START

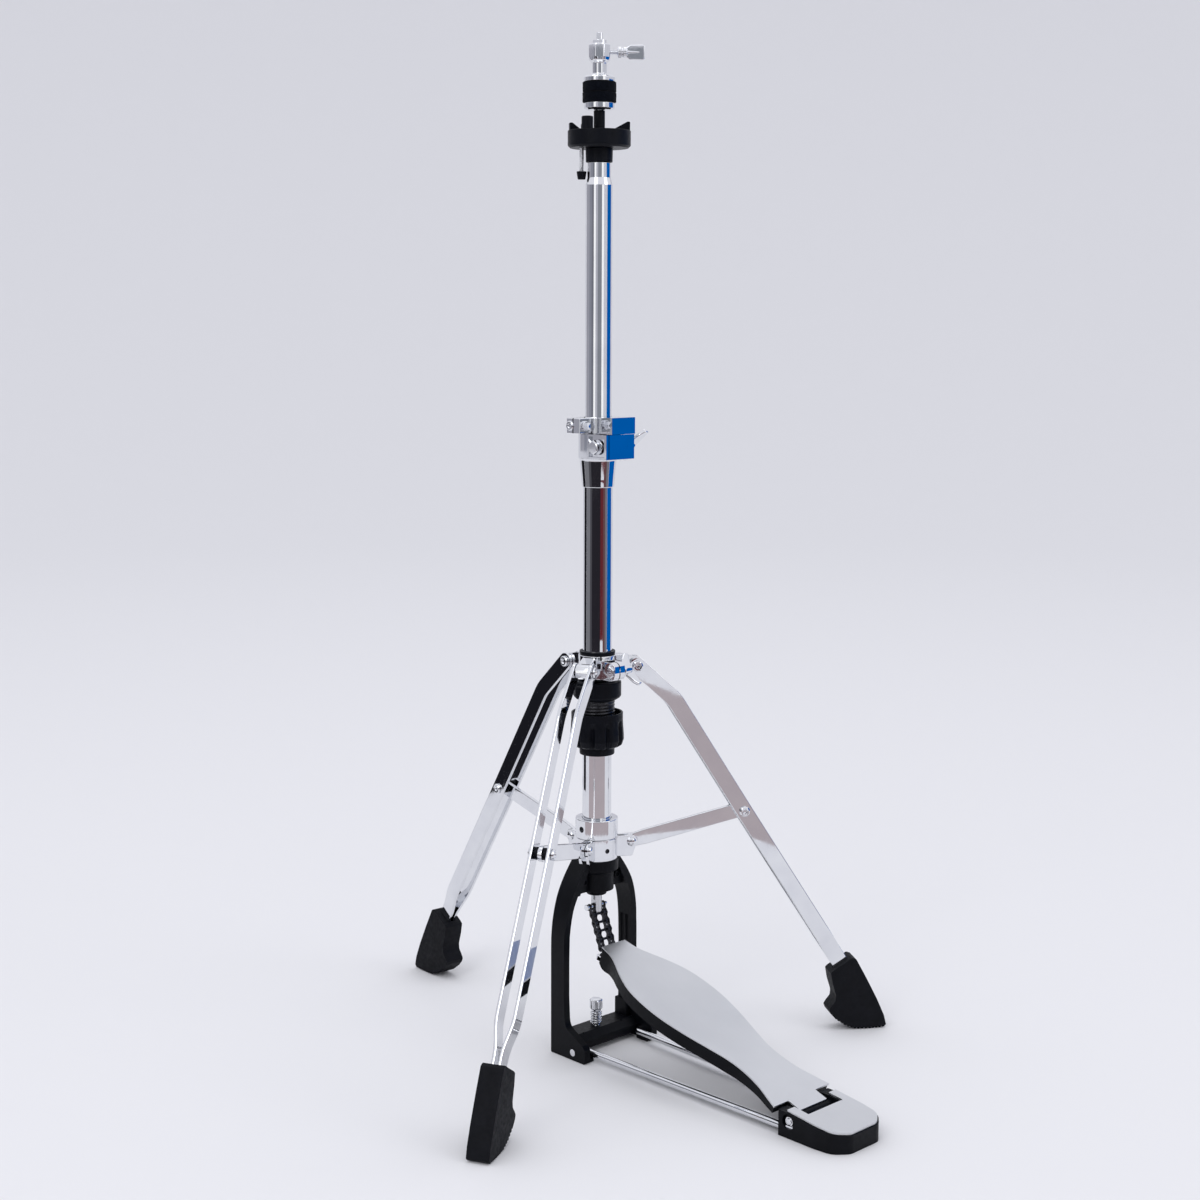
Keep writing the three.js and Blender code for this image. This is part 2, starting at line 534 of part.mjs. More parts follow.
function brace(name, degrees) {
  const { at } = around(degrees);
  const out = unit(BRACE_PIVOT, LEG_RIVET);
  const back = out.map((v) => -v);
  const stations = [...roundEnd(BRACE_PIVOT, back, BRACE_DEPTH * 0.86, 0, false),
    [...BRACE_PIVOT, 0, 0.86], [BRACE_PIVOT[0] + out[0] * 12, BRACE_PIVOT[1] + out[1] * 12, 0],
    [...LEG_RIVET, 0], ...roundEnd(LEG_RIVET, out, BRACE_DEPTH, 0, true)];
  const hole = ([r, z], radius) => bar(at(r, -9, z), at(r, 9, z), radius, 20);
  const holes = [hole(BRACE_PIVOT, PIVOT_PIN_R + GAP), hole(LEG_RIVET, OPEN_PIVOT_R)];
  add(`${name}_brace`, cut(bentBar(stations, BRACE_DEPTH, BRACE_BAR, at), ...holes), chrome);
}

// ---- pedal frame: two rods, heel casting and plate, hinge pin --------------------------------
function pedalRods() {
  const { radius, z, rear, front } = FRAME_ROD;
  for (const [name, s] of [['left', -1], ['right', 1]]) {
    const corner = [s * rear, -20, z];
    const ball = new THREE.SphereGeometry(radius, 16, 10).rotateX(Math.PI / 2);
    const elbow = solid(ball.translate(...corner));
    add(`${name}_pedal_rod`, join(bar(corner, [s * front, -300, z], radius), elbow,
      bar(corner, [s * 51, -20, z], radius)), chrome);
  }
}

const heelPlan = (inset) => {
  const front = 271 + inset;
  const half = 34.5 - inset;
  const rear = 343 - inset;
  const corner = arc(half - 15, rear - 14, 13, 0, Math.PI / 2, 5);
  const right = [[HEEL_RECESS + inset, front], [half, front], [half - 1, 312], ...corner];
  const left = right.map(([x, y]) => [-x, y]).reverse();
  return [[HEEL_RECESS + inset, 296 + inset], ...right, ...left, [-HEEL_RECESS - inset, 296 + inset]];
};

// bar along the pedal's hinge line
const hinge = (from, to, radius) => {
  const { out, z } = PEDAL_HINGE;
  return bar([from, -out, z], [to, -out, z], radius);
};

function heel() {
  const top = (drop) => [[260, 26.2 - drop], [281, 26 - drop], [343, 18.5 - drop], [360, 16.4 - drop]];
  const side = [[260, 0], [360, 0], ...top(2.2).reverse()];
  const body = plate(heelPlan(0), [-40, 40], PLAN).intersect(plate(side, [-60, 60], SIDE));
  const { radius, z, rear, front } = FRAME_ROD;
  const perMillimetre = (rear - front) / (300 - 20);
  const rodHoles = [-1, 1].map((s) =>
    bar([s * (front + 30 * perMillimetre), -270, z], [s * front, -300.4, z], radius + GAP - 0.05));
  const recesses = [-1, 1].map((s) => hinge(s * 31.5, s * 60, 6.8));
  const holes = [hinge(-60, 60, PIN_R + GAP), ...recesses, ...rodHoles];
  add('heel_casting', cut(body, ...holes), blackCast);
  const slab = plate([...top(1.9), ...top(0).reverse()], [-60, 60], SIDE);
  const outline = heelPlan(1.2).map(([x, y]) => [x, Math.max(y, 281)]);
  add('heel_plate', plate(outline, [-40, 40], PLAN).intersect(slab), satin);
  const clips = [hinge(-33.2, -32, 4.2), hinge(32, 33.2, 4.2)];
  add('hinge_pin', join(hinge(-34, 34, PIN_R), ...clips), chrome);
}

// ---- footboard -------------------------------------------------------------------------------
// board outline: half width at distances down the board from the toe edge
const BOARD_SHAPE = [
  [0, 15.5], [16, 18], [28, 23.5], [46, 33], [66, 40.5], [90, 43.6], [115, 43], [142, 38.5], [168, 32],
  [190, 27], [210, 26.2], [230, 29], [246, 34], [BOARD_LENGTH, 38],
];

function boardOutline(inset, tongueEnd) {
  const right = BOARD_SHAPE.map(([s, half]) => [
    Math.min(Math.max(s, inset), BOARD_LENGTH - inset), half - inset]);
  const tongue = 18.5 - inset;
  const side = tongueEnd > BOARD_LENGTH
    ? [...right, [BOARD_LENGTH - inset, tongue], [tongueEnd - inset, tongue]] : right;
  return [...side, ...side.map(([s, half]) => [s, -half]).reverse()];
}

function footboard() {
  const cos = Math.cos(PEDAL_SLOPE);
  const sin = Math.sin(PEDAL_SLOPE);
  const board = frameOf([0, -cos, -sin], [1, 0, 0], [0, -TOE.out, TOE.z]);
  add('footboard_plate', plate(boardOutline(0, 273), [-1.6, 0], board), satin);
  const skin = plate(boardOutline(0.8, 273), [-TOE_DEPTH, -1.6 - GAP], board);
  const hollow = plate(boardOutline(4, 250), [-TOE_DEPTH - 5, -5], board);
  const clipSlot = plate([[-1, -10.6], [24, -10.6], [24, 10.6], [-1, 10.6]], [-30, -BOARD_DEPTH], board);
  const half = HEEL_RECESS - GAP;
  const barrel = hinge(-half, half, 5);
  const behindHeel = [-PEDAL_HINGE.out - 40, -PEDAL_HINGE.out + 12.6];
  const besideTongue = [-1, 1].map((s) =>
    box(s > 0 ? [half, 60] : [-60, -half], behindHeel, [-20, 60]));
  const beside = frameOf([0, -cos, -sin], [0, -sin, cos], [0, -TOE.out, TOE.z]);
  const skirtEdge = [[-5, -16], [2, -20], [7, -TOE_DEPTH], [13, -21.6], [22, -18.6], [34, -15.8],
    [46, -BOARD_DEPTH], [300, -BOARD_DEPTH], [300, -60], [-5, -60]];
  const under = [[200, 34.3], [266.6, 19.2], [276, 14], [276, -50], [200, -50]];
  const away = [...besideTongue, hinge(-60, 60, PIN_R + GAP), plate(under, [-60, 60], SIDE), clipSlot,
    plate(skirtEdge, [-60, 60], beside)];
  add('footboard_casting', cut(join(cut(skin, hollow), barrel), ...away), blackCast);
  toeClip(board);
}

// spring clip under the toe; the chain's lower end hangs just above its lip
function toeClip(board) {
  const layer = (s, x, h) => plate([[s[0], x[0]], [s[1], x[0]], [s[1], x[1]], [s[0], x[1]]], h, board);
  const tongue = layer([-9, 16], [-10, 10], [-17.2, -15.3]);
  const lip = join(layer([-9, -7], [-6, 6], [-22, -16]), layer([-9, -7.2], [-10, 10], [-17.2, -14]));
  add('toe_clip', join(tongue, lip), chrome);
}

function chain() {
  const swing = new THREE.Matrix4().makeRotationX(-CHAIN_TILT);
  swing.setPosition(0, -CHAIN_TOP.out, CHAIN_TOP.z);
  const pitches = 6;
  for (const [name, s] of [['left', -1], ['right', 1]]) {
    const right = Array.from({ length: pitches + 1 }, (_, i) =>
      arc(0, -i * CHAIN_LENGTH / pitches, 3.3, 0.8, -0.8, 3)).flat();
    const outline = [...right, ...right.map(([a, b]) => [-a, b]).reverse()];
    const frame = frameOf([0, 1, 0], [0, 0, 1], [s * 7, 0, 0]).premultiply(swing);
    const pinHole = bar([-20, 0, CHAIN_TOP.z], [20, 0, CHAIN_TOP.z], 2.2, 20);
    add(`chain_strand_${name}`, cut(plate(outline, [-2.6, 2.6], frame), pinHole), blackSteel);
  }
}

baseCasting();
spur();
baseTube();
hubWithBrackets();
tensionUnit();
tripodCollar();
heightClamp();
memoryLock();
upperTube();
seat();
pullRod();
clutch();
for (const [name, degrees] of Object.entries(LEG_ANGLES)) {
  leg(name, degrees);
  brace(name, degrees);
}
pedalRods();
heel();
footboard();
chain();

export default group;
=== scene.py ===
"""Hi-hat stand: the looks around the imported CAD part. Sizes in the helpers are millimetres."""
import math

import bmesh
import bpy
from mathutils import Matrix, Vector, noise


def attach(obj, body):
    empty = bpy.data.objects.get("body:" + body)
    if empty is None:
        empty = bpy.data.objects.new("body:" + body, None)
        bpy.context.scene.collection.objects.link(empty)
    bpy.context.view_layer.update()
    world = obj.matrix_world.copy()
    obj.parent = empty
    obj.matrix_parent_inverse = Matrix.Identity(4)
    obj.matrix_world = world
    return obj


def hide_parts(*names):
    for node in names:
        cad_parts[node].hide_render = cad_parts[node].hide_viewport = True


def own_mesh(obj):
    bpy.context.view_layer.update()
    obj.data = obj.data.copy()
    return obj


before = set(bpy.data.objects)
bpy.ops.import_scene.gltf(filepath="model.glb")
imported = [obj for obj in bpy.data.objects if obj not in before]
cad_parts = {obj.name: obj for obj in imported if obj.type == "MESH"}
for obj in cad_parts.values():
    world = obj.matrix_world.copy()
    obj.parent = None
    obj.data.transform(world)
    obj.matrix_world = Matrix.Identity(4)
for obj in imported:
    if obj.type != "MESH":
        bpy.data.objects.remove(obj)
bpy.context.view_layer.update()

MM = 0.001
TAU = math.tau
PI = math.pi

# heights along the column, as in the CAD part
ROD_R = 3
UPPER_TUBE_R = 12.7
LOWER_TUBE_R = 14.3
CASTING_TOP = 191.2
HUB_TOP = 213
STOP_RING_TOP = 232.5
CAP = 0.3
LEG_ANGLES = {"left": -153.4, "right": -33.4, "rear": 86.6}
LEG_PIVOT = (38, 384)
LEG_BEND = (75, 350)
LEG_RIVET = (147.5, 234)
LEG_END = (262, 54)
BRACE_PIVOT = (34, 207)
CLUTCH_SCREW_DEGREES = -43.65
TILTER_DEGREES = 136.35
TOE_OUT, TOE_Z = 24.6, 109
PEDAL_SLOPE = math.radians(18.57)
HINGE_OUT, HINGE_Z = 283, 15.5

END

| EXERCISE PROMPT |
Starting at the line that contains "baseCasting();", repeat each line exactly, and stop after the line that contains "bpy.context.scene.collection.objects.link(empty)".

| PROBLEM SOLUTION |
baseCasting();
spur();
baseTube();
hubWithBrackets();
tensionUnit();
tripodCollar();
heightClamp();
memoryLock();
upperTube();
seat();
pullRod();
clutch();
for (const [name, degrees] of Object.entries(LEG_ANGLES)) {
  leg(name, degrees);
  brace(name, degrees);
}
pedalRods();
heel();
footboard();
chain();

export default group;
=== scene.py ===
"""Hi-hat stand: the looks around the imported CAD part. Sizes in the helpers are millimetres."""
import math

import bmesh
import bpy
from mathutils import Matrix, Vector, noise


def attach(obj, body):
    empty = bpy.data.objects.get("body:" + body)
    if empty is None:
        empty = bpy.data.objects.new("body:" + body, None)
        bpy.context.scene.collection.objects.link(empty)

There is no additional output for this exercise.